To assess postpartum depression, a variety of tools were utilized: the Edinburgh Postnatal Depression Scale, the MINI, Patient Health Questionnaire or the Postpartum Depression Screening Scale 1,3,4,7-9. For prospective studies, these scales were often utilized during the antenatal period as well as the postpartum period to assess change in depression status1,3 4. While assessing the impact of nutritional factors on postpartum depression the methods of analysis varied.
The variables were analyzed frequently by mean comparison – average concentration of a nutrient at a specific time or score on a test and again on follow up. However, in general the analyses performed, to assess nutritional factors and postpartum depression, were multivariate logistic regression and univariate logistic, independent t-test analyses, Pearson’s r correlation and ANOVA tests 1,3,4,7-10. In a t-test two independent means are compared – as stated above, this form of analysis is common.
An ANOVA compares three means to determine if any significant difference occurs between any of the three groups/means. In a Pearson’s r test, two independent variables are significantly correlated to one another or not. If they are significantly correlated, it may imply that one can predict the other. A multivariate logistic regression has many predictor (independent) variable and associate them with one dependent variable. A univariate regression analysis looks at a single predictor and dependent variable – may be conducted before a multivariate analysis.
The exclusion criteria, when looking at articles, will be to omit any that look at major depression disorder, or depressive mood instead of postpartum depression. Postpartum depression is a separate condition from major depression and is specific to women and to a specific period of time2,5,6. It is essential that the articles address and analyze data regarding postpartum depression as opposed to generalized major depressive disorder. Also, data will only be included if it looks at women from the antenatal period or just after birth, to the onset of postpartum depression up to a year from birth.
This time period is set because postpartum depression typically sets in within a few weeks of birth to up to a year, with the majority of cases occurring by 6 months1,2,5,6. Socioeconomic status, health, age, education, income, previous mental illness have been widely studied in relation to postpartum depression but this literature review is concentrating on nutritional factors and, therefore, these factors will be excluded in the article criteria.
Nutritional factors analyzed in the articles that will be included in the literature review will be essential fatty acids, iron, selenium, calcium, zinc and magnesium. The articles will allow the literature to truly reflect current research on nutritional factors that can be altered by women to help prevent postpartum depression during the antenatal period and prevent it during the postpartum period as well.
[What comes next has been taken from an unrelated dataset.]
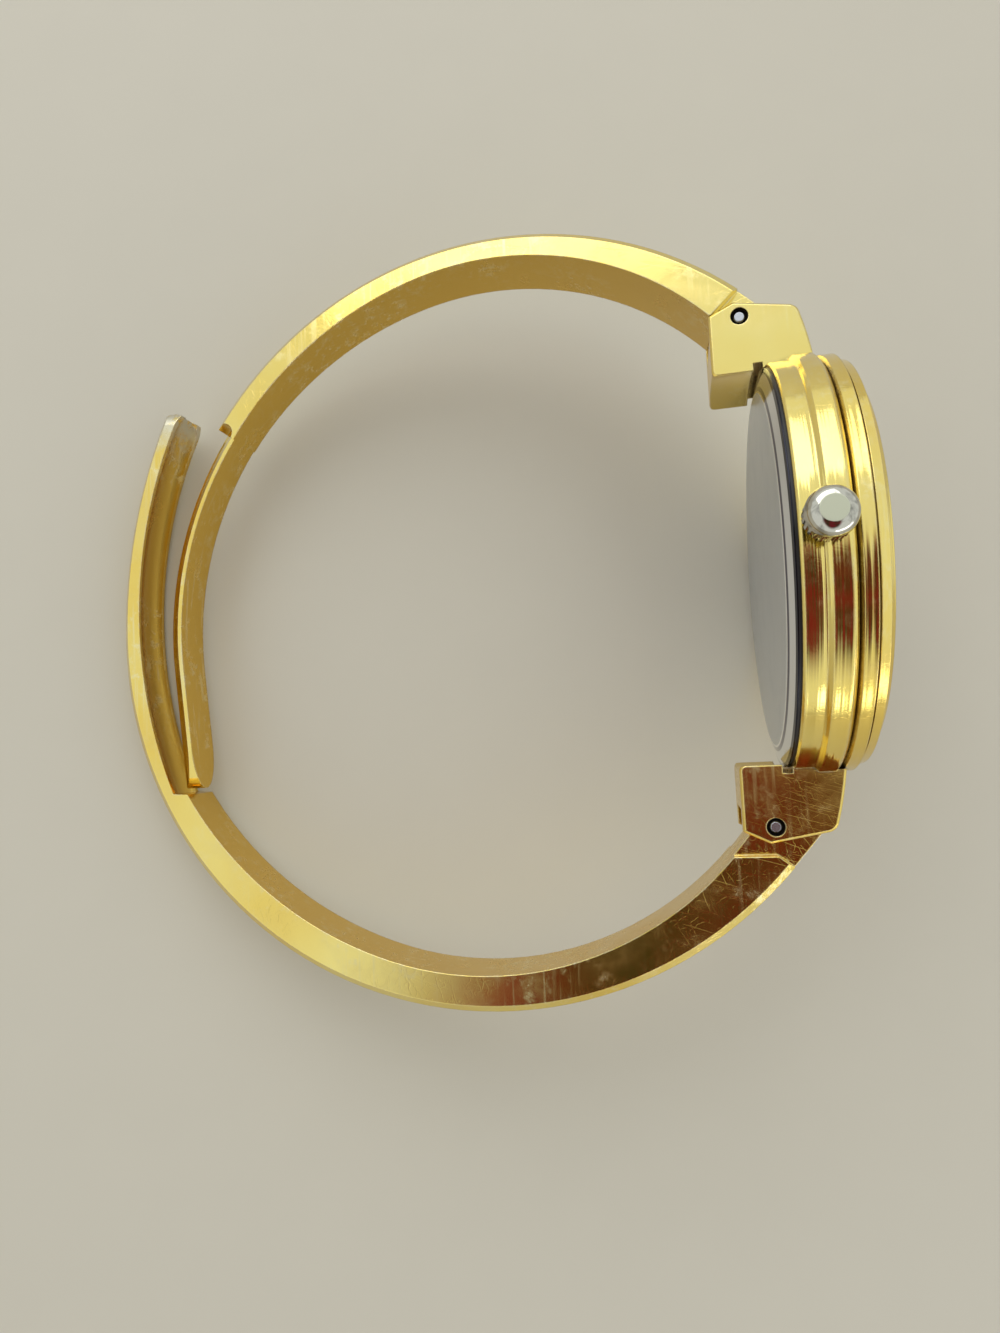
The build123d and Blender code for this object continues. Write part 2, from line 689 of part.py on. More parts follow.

By selecting and omitting articles, based on this criteria, it is possible that articles that illustrate strong associations between a nutrient and the prevention of or contribution to depression may be missed. It is also possible that the time period selected may not capture the entire period in which postpartum depression may develop. The criteria forth, for inclusion and exclusion of selected articles, will allow the question “do certain nutritional factors influence the development of postpartum depression” to be answered.